The risks associated with neoadjuvant hormonal therapy may outweigh the benefits of its use in conjunction with brachytherapy in some older men with prostate cancer, according to research from the radiation oncology program at Boston’s Harvard Medical School.

The risks associated with neoadjuvant hormonal therapy may outweigh the benefits of its use in conjunction with brachytherapy in some older men with prostate cancer, according to research from the radiation oncology program at Boston’s Harvard Medical School.

Of more than 1,700 prostate cancer patients over the age of 70 (median age 75), investigators found that all-cause mortality was 20% higher in those treated with NHT in addition to brachytherapy than in those treated with brachytherapy alone. In a cohort of more than 700 patients under the age of 70, hormone use and mortality were not significantly related, said lead investigator Amy M. Dosoretz, MD.

“In older patients, it’s very important to weigh the implications of the therapy when designing a treatment plan,” Dr. Dosoretz said. “Recent studies have alerted us to the fact that hormone therapy has more risks than was previously appreciated.”

The older cohort included 1,709 men with localized prostate cancer who were treated with brachytherapy and no supplemental external beam radiation therapy. Of those, 786 received NHT for a median duration of 3.5 months. All patients were followed for at least two years; the median follow-up time was five years (ASTRO 2008 abstract 84).

After adjusting for known prostate cancer prognostic factors and age, NHT was associated with a 20% increased risk of all-cause mortality. Older age and Gleason score of 7 or higher were also independently associated with increased mortality.

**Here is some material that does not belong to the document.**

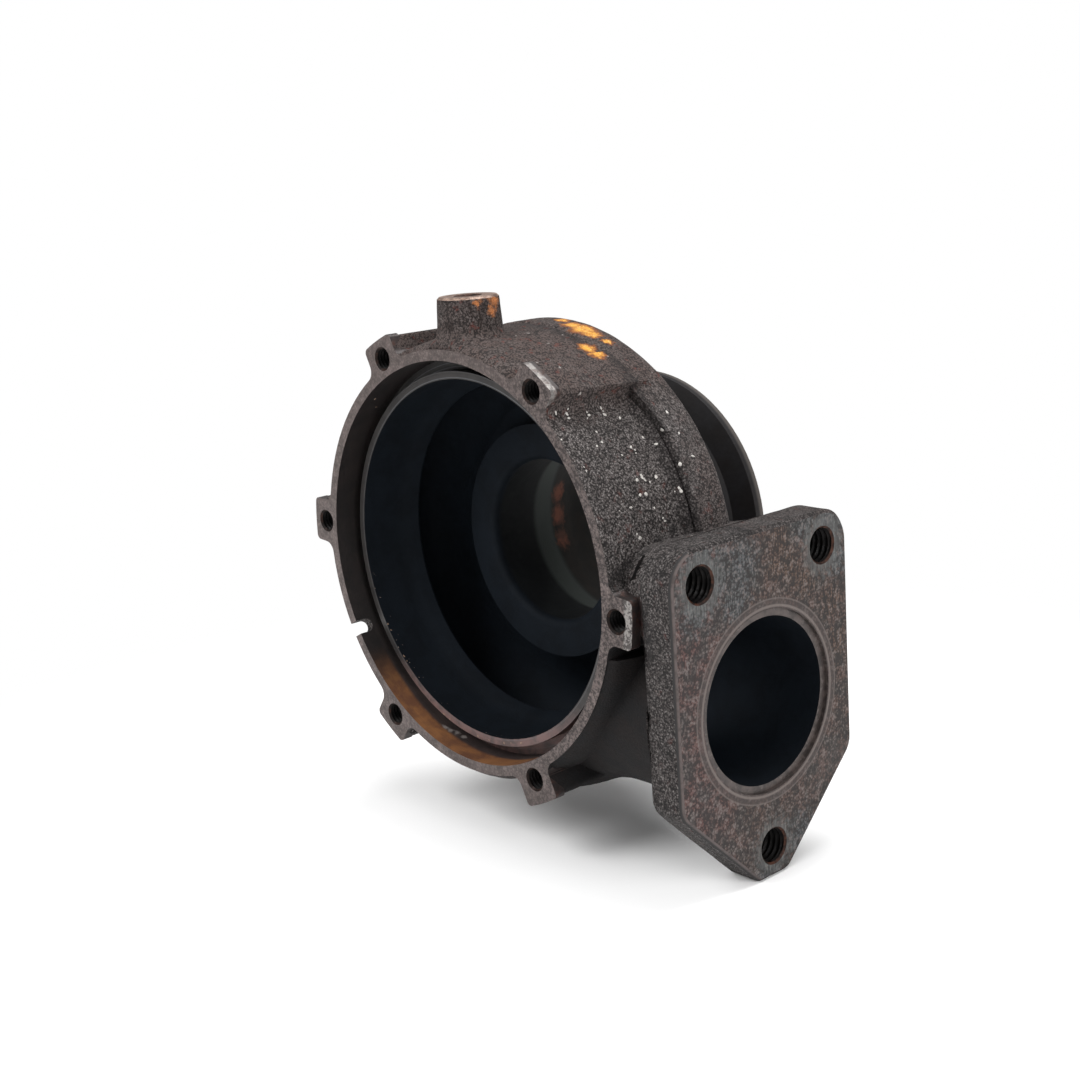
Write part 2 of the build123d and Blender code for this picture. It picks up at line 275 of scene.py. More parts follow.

Hormone deprivation therapy has previously been associated with risk of cardiovascular disease, which can be a more significant concern in older patients who are more likely to have a history of vascular disease, diabetes, or other related comorbidities.

Risk of disease progression must also be factored into the therapeutic equation, Dr. Dosoretz emphasized. Studies that have specifically looked at high-risk prostate cancer patients, most recently a May 2007 study, reported that androgen deprivation therapy (ADT) does not significantly affect mortality. In the Harvard study, however, 61% of patients in the older cohort were at low risk for disease progression, Dr. Dosoretz said. “There is a benefit to ADT in patients with intermediate and high-risk disease. Most of our patients were low risk,” she said.